Francisco divulgou uma carta por ocasião dos 80 anos do voto de Pio XII e da cidade de Roma a Maria Salus Populi Romani durante a fúria da II Guerra Mundial. O Pontífice pede que o aniversário seja uma oportunidade para “meditar em torno do terrível flagelo da guerra”. Olhando para a Ucrânia, Oriente Médio, Sudão e Mianmar, exorta a ouvir os “gritos de terror e de sofrimento” que questionam a consciência de todos e a “trabalhar pela paz na Europa e no mundo”.
Mariangela Jaguraba- Vatican News
O Papa Francisco enviou uma carta ao vice-gerente da Diocese de Roma, dom Baldassarre Reina, por ocasião dos 80 anos do voto de Pio XII e da cidade de Roma ao ícone de Nossa Senhora conhecido como “Salus Populi Romani” durante a II Guerra Mundial.
O Pontífice une-se espiritualmente a toda a comunidade diocesana que celebra pela primeira vez a memória litúrgica da Salus Populi Romani, e recorda o voto que o povo de Roma e seu Pastor, Papa Pio XII, fez a Nossa Senhora em 4 de junho de 1944 para implorar a salvação da cidade, quando o confronto direto entre o exército alemão e os aliados anglo-americanos estava prestes a acontecer”, escreve o Papa no texto.
“A devoção ao antigo ícone conservado na Basílica de Santa Maria Maior está viva há séculos no coração dos romanos, que recorriam a ele para fazer súplicas e invocações, especialmente durante pragas, desastres naturais e guerras”, escreve ainda Francisco. “Os eventos marcantes da vida religiosa e civil de Roma eram registrados em frente a essa imagem. Portanto, não é de surpreender que o povo romano desejou confiar-se mais uma vez a Maria Salus Populi Romani enquanto a Urbe vivia o pesadelo da devastação nazista”, ressalta ainda o Papa.
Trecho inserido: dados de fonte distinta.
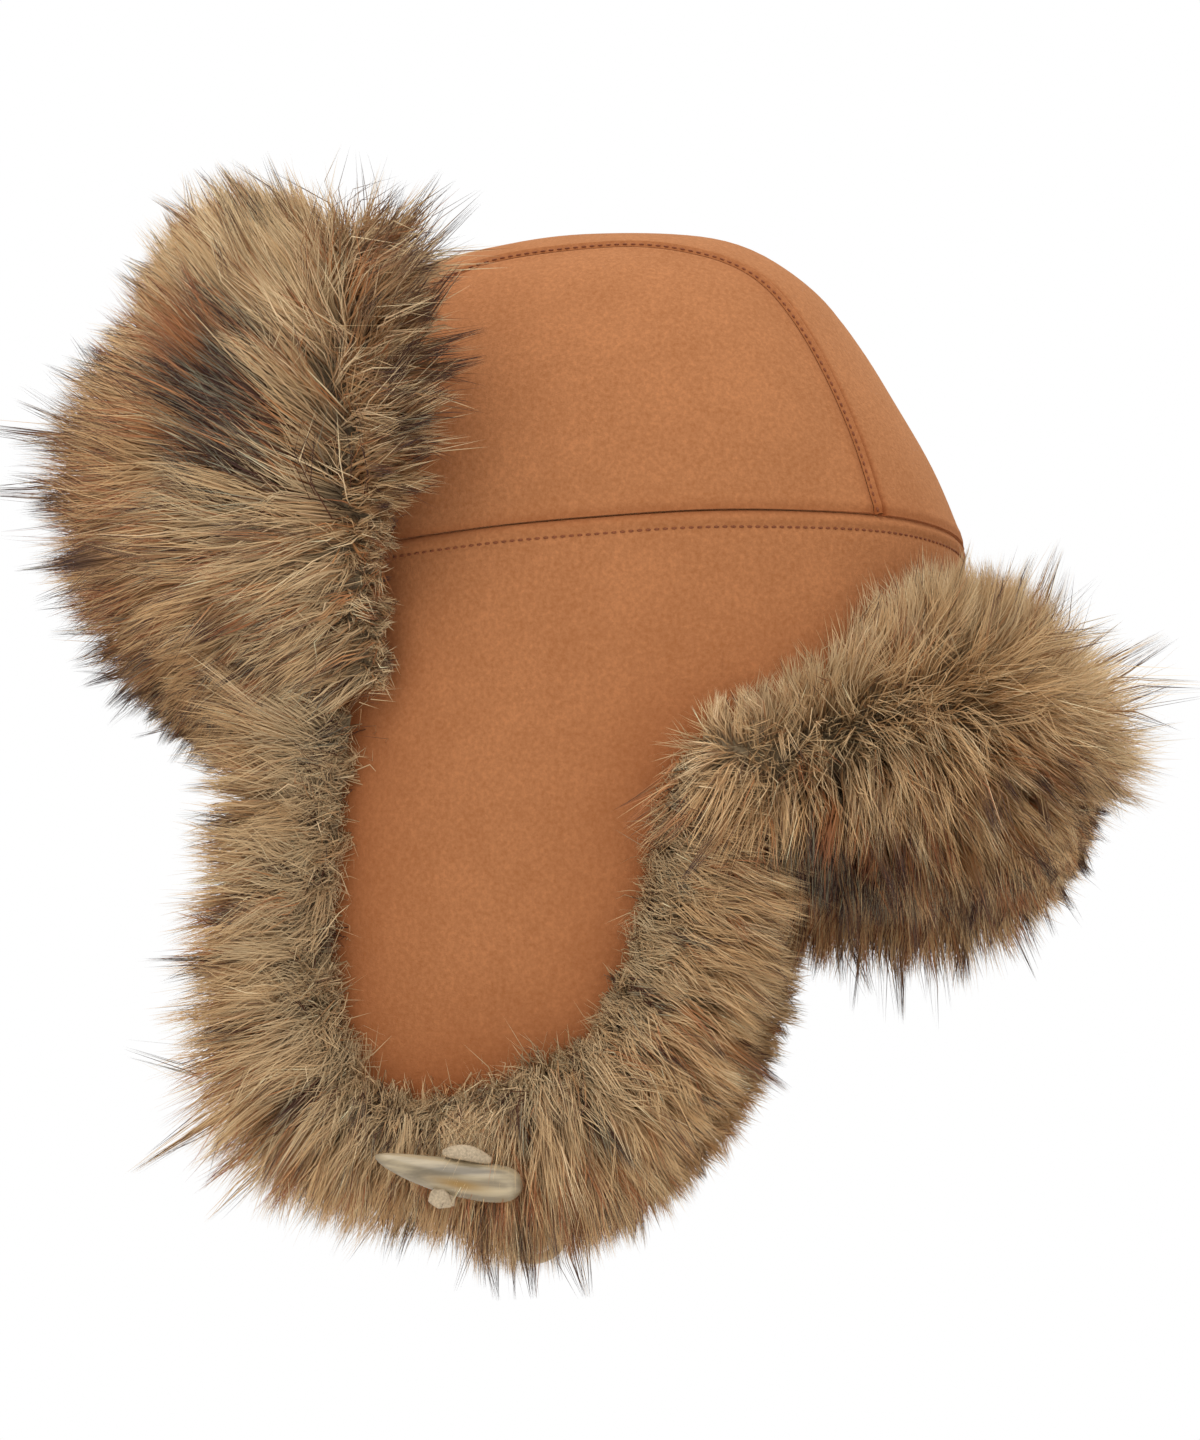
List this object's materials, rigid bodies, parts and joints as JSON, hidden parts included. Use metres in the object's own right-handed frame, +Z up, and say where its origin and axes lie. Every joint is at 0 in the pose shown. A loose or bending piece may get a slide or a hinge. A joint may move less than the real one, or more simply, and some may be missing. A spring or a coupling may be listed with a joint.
{
  "type": "aviator hat",
  "caption": "Suede aviator hat with a panelled crown, ear flaps, a turned-up front flap, long fur on the flap and hem, and a toggle on one ear flap.",
  "frame": {"origin": "middle of the head opening, on the level of the front rim", "axes": "+Z up, -Y the way the wearer looks, +X to the wearer's left"},
  "size_m": [0.2572, 0.339, 0.307],
  "materials": {
    "suede": "napped suede, caramel",
    "fur": "long faux fur, mottled olive, tan and brown with dark tips",
    "stitching": "thread, dark rust",
    "horn": "polished imitation horn, pearly grey",
    "thong": "pale leather"
  },
  "bodies": {
    "root": {"crown_centre_strip": "suede", "crown_side_left": "suede", "crown_side_right": "suede", "side_panel_left": "suede", "side_panel_right": "suede", "front_flap_backing": "suede", "front_flap_fur": "fur", "ear_trim_left": "fur", "ear_trim_right": "fur", "neck_trim": "fur", "toggle": "horn", "toggle_thong": "thong", "closure_loop": "thong"}
  },
  "joints": []
}
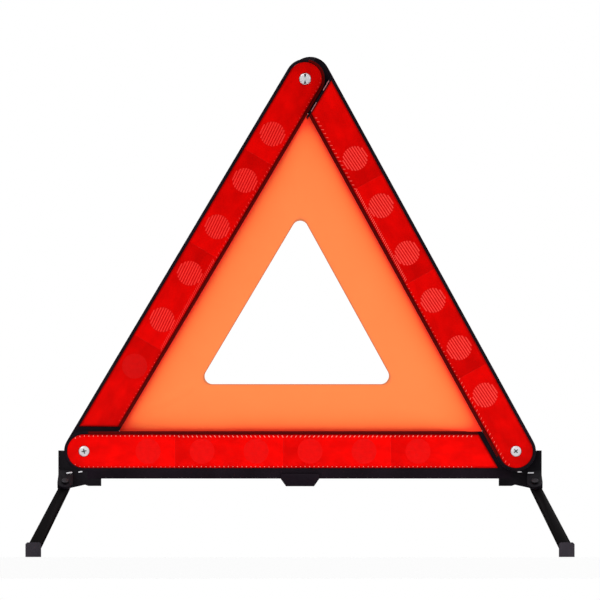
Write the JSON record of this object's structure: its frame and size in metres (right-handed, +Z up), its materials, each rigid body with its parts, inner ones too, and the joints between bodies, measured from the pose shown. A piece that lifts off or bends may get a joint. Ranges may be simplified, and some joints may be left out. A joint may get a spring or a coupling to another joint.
{
  "type": "folding warning triangle",
  "caption": "Folding roadside warning triangle: red reflector arms pinned at the lower corners, fluorescent cloth screen with a triangular window, and folding legs.",
  "frame": {"origin": "on the ground under the middle of the open triangle, half way between the lower pivots", "axes": "+X to the right seen from the front, +Y to the back, +Z up; the reflectors face -Y"},
  "size_m": [0.5086, 0.175, 0.4633],
  "materials": {
    "frame": "fine satin moulded black",
    "lens": "transparent-looking red prismatic reflector, glossy",
    "cloth": "fluorescent orange plain weave",
    "steel": "bright plated screw heads, nuts, stud and pins",
    "leg": "dark satin",
    "pad": "dull dark grey"
  },
  "bodies": {
    "base": {"base_arm_frame": "frame", "base_arm_lens": "lens", "base_cloth_strip": "frame", "base_cloth": "cloth", "left_pivot_screw": "steel", "left_pivot_nut": "steel", "right_pivot_screw": "steel", "right_pivot_nut": "steel", "left_bracket": "frame", "right_bracket": "frame", "middle_clip": "frame", "left_front_leg_pin": "steel", "left_rear_leg_pin": "steel", "right_front_leg_pin": "steel", "right_rear_leg_pin": "steel"},
    "left_arm": {"left_arm_frame": "frame", "left_arm_lens": "lens", "left_cloth_strip": "frame", "left_cloth": "cloth", "top_snap_stud": "steel"},
    "right_arm": {"right_arm_frame": "frame", "right_arm_lens": "lens", "right_cloth_strip": "frame", "right_cloth": "cloth", "right_arm_tongue": "frame"},
    "left_front_leg": {"left_front_leg": "leg", "left_front_foot_pad": "pad"},
    "left_rear_leg": {"left_rear_leg": "leg", "left_rear_foot_pad": "pad"},
    "right_front_leg": {"right_front_leg": "leg", "right_front_foot_pad": "pad"},
    "right_rear_leg": {"right_rear_leg": "leg", "right_rear_foot_pad": "pad"}
  },
  "joints": [
    {"name": "left_arm_fold", "type": "hinge", "parent": "base", "child": "left_arm", "pos_m": [-0.2, 0.0078, 0.098], "axis": [0, 0.9999, 0.0113], "range_deg": [0, 59.3], "deforming": ["left_cloth", "base_cloth"]},
    {"name": "right_arm_fold", "type": "hinge", "parent": "base", "child": "right_arm", "pos_m": [0.2, -0.0078, 0.098], "axis": [0, -0.9999, 0.0113], "range_deg": [0, 61.2], "deforming": ["right_cloth", "right_arm_tongue"]},
    {"name": "left_front_leg_fold", "type": "hinge", "parent": "base", "child": "left_front_leg", "pos_m": [-0.2175, -0.012, 0.065], "axis": [0, -0.6489, 0.7608], "range_deg": [0, 108.2]},
    {"name": "left_rear_leg_fold", "type": "hinge", "parent": "base", "child": "left_rear_leg", "pos_m": [-0.2175, 0.012, 0.065], "axis": [0, 0.6489, 0.7608], "range_deg": [-108.2, 0]},
    {"name": "right_front_leg_fold", "type": "hinge", "parent": "base", "child": "right_front_leg", "pos_m": [0.2175, -0.012, 0.065], "axis": [0, -0.6489, 0.7608], "range_deg": [-108.2, 0]},
    {"name": "right_rear_leg_fold", "type": "hinge", "parent": "base", "child": "right_rear_leg", "pos_m": [0.2175, 0.012, 0.065], "axis": [0, 0.6489, 0.7608], "range_deg": [0, 108.2]}
  ]
}
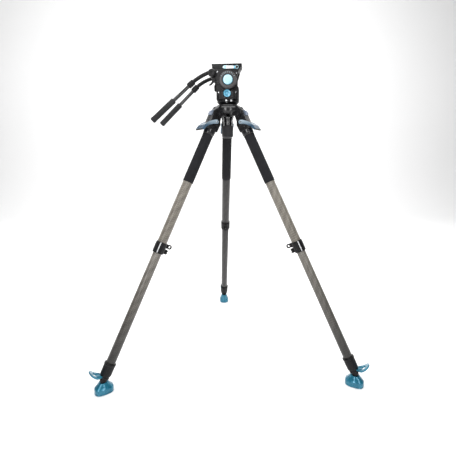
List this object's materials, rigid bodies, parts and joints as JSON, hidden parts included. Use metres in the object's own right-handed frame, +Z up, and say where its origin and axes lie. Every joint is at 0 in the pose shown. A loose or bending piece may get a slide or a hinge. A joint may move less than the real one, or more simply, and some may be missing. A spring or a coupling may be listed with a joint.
{
  "type": "video tripod with fluid head",
  "caption": "Three-legged telescopic camera stand with a levelling bowl, a damped pan and tilt head, a sliding quick-release plate and two telescopic pan handles.",
  "frame": {"origin": "on the floor, at the middle of the footprint box of the three feet", "axes": "+Z up, +Y towards the back leg, +X to the right with the head roughly facing +X and the two handles trailing to -X"},
  "size_m": [0.853, 0.7436, 1.0176],
  "materials": {
    "cast": "satin black coating",
    "black": "matt black",
    "rubber": "soft dull",
    "foam": "fine-grained foam",
    "carbon": "satin clear coat over a diagonal carbon weave",
    "steel": "turned",
    "blue": "anodised teal blue",
    "steelblue": "anodised light blue",
    "grey": "satin dark grey",
    "pale": "pale blue",
    "sky": "anodised sky blue"
  },
  "bodies": {
    "root": {"crown_bowl": "cast", "hinge_pin_left": "steel", "hinge_pin_right": "steel", "hinge_pin_back": "steel"},
    "leg_left": {"leg_shoulder_left": "cast", "upper_tube_left": "carbon", "leg_grip_left": "foam", "mid_collar_left": "black"},
    "tab_left": {"angle_tab_left": "steelblue"},
    "lever_left": {"height_lever_left": "steelblue"},
    "middle_left": {"middle_tube_left": "carbon", "lower_collar_left": "black"},
    "lower_left": {"lower_tube_left": "carbon", "foot_pedal_left": "blue"},
    "pad_left": {"foot_pad_left": "blue"},
    "leg_right": {"leg_shoulder_right": "cast", "upper_tube_right": "carbon", "leg_grip_right": "foam", "mid_collar_right": "black"},
    "tab_right": {"angle_tab_right": "steelblue"},
    "lever_right": {"height_lever_right": "steelblue"},
    "middle_right": {"middle_tube_right": "carbon", "lower_collar_right": "black"},
    "lower_right": {"lower_tube_right": "carbon", "foot_pedal_right": "blue"},
    "pad_right": {"foot_pad_right": "blue"},
    "leg_back": {"leg_shoulder_back": "cast", "upper_tube_back": "carbon", "leg_grip_back": "foam", "mid_collar_back": "black"},
    "tab_back": {"angle_tab_back": "steelblue"},
    "lever_back": {"height_lever_back": "steelblue"},
    "middle_back": {"middle_tube_back": "carbon", "lower_collar_back": "black"},
    "lower_back": {"lower_tube_back": "carbon", "foot_pedal_back": "blue"},
    "pad_back": {"foot_pad_back": "blue"},
    "ball": {"level_ball": "cast", "clamp_stem": "steel", "pan_base": "black"},
    "knob": {"clamp_knob": "rubber"},
    "pan": {"pan_housing": "black", "tilt_axle": "steel"},
    "pan_dial": {"pan_drag_dial": "sky"},
    "pan_knob": {"pan_lock_knob": "black"},
    "tilt": {"tilt_yoke": "grey", "plate_clamp": "black"},
    "tilt_dial": {"tilt_drag_dial": "grey", "dial_badge": "pale"},
    "balance": {"balance_dial": "grey"},
    "tilt_lever": {"tilt_lock_lever": "black"},
    "plate": {"camera_plate": "black"},
    "screw": {"camera_screw": "steel"},
    "plate_lever": {"plate_lock_lever": "steelblue"},
    "arm_near": {"handle_arm_near": "black", "handle_tube_near": "black"},
    "grip_near": {"handle_grip_near": "foam"},
    "arm_far": {"handle_arm_far": "black", "handle_tube_far": "black"},
    "grip_far": {"handle_grip_far": "foam"}
  },
  "joints": [
    {"name": "leg_hinge_left", "type": "hinge", "parent": "root", "child": "leg_left", "pos_m": [-0.0394, -0.14002, 0.852], "axis": [-0.5, 0.866, 0], "range_deg": [-26, 40]},
    {"name": "middle_slide_left", "type": "slide", "parent": "leg_left", "child": "middle_left", "axis": [-0.3836, -0.2215, -0.8966], "range_m": [-0.35, 0]},
    {"name": "lower_slide_left", "type": "slide", "parent": "middle_left", "child": "lower_left", "axis": [-0.3836, -0.2215, -0.8966], "range_m": [0, 0.33]},
    {"name": "height_lever_turn_left", "type": "hinge", "parent": "leg_left", "child": "lever_left", "pos_m": [-0.05091, -0.14667, 0.8251], "axis": [-0.5, 0.866, 0], "range_deg": [0, 40]},
    {"name": "angle_tab_pull_left", "type": "slide", "parent": "leg_left", "child": "tab_left", "axis": [-0.7764, -0.4483, 0.4429], "range_m": [0, 0.006], "stiffness_N_per_m": 400},
    {"name": "foot_tilt_left", "type": "hinge", "parent": "lower_left", "child": "pad_left", "pos_m": [-0.38769, -0.34111, 0.03792], "axis": [0.5, -0.866, 0], "range_deg": [-20, 20]},
    {"name": "leg_hinge_right", "type": "hinge", "parent": "root", "child": "leg_right", "pos_m": [0.0394, -0.14002, 0.852], "axis": [-0.5, -0.866, 0], "range_deg": [-26, 40]},
    {"name": "middle_slide_right", "type": "slide", "parent": "leg_right", "child": "middle_right", "axis": [0.3836, -0.2215, -0.8966], "range_m": [-0.35, 0]},
    {"name": "lower_slide_right", "type": "slide", "parent": "middle_right", "child": "lower_right", "axis": [0.3836, -0.2215, -0.8966], "range_m": [0, 0.33]},
    {"name": "height_lever_turn_right", "type": "hinge", "parent": "leg_right", "child": "lever_right", "pos_m": [0.05091, -0.14667, 0.8251], "axis": [-0.5, -0.866, 0], "range_deg": [0, 40]},
    {"name": "angle_tab_pull_right", "type": "slide", "parent": "leg_right", "child": "tab_right", "axis": [0.7764, -0.4483, 0.4429], "range_m": [0, 0.006], "stiffness_N_per_m": 400},
    {"name": "foot_tilt_right", "type": "hinge", "parent": "lower_right", "child": "pad_right", "pos_m": [0.38769, -0.34111, 0.03792], "axis": [0.5, 0.866, 0], "range_deg": [-20, 20]},
    {"name": "leg_hinge_back", "type": "hinge", "parent": "root", "child": "leg_back", "pos_m": [0, -0.07177, 0.852], "axis": [1, 0, 0], "range_deg": [-26, 40]},
    {"name": "middle_slide_back", "type": "slide", "parent": "leg_back", "child": "middle_back", "axis": [0, 0.4429, -0.8966], "range_m": [-0.35, 0]},
    {"name": "lower_slide_back", "type": "slide", "parent": "middle_back", "child": "lower_back", "axis": [0, 0.4429, -0.8966], "range_m": [0, 0.33]},
    {"name": "height_lever_turn_back", "type": "hinge", "parent": "leg_back", "child": "lever_back", "pos_m": [0, -0.05849, 0.8251], "axis": [1, 0, 0], "range_deg": [0, 40]},
    {"name": "angle_tab_pull_back", "type": "slide", "parent": "leg_back", "child": "tab_back", "axis": [0, 0.8966, 0.4429], "range_m": [0, 0.006], "stiffness_N_per_m": 400},
    {"name": "foot_tilt_back", "type": "hinge", "parent": "lower_back", "child": "pad_back", "pos_m": [0, 0.33039, 0.03792], "axis": [-1, 0, 0], "range_deg": [-20, 20]},
    {"name": "bowl_level", "type": "hinge", "parent": "root", "child": "ball", "pos_m": [0, -0.11727, 0.884], "axis": [1, 0, 0], "range_deg": [-9, 9]},
    {"name": "clamp_knob_turn", "type": "hinge", "parent": "ball", "child": "knob", "pos_m": [0, -0.11727, 0.81], "axis": [0, 0, 1], "continuous": true},
    {"name": "pan_turn", "type": "hinge", "parent": "ball", "child": "pan", "pos_m": [0, -0.11727, 0.9], "axis": [0, 0, 1], "continuous": true},
    {"name": "pan_drag_dial_turn", "type": "hinge", "parent": "pan", "child": "pan_dial", "pos_m": [-0.00444, -0.15098, 0.9202], "axis": [0.1305, 0.9914, 0], "range_deg": [-120, 120]},
    {"name": "pan_lock_knob_turn", "type": "hinge", "parent": "pan", "child": "pan_knob", "pos_m": [-0.04164, -0.11179, 0.944], "axis": [0.9914, -0.1305, 0], "range_deg": [0, 90]},
    {"name": "tilt_turn", "type": "hinge", "parent": "pan", "child": "tilt", "pos_m": [0.00297, -0.11767, 0.9625], "axis": [0.1305, 0.9914, 0], "range_deg": [-20, 60]},
    {"name": "tilt_drag_dial_turn", "type": "hinge", "parent": "tilt", "child": "tilt_dial", "pos_m": [-0.00212, -0.15633, 0.9625], "axis": [0.1305, 0.9914, 0], "range_deg": [-120, 120]},
    {"name": "balance_dial_turn", "type": "hinge", "parent": "tilt", "child": "balance", "pos_m": [0.00806, -0.079, 0.9625], "axis": [0.1305, 0.9914, 0], "range_deg": [-120, 120]},
    {"name": "tilt_lock_lever_turn", "type": "hinge", "parent": "tilt", "child": "tilt_lever", "pos_m": [-0.04548, -0.14861, 0.964], "axis": [0.1305, 0.9914, 0], "range_deg": [-50, 0]},
    {"name": "plate_slide", "type": "slide", "parent": "tilt", "child": "plate", "axis": [0.9914, -0.1305, 0], "range_m": [-0.03, 0.03]},
    {"name": "camera_screw_turn", "type": "hinge", "parent": "plate", "child": "screw", "pos_m": [0.00198, -0.11754, 1.011], "axis": [0, 0, 1], "continuous": true},
    {"name": "plate_lock_lever_turn", "type": "hinge", "parent": "tilt", "child": "plate_lever", "pos_m": [0.02742, -0.15417, 1.0036], "axis": [0.1305, 0.9914, 0], "range_deg": [0, 75]},
    {"name": "handle_hinge_near", "type": "hinge", "parent": "tilt", "child": "arm_near", "pos_m": [-0.05492, -0.1514, 0.9845], "axis": [0.1305, 0.9914, 0], "range_deg": [-10, 60]},
    {"name": "handle_grip_slide_near", "type": "slide", "parent": "arm_near", "child": "grip_near", "axis": [-0.7328, -0.004, -0.6804], "range_m": [0, 0.06]},
    {"name": "handle_hinge_far", "type": "hinge", "parent": "tilt", "child": "arm_far", "pos_m": [-0.04422, -0.0701, 0.9845], "axis": [0.1305, 0.9914, 0], "range_deg": [-10, 60]},
    {"name": "handle_grip_slide_far", "type": "slide", "parent": "arm_far", "child": "grip_far", "axis": [-0.7068, 0.1936, -0.6804], "range_m": [0, 0.06]}
  ]
}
Pio XII com os cidadãos romanos após o bombardeio do bairro de São Lourenço

Não ceder à lógica das armas
De acordo com Francisco, “oitenta anos depois, a lembrança desse acontecimento tão cheio de significado quer ser uma ocasião para rezar por aqueles que perderam a vida na II Guerra Mundial e para fazer uma meditação renovada sobre o tremendo flagelo da guerra”.
Muitos conflitos em diferentes partes do mundo ainda estão abertos hoje. Penso em particular na martirizada Ucrânia, na Palestina e Israel, no Sudão e Mianmar, onde as armas ainda fazem barulho e mais sangue humano continua sendo derramado.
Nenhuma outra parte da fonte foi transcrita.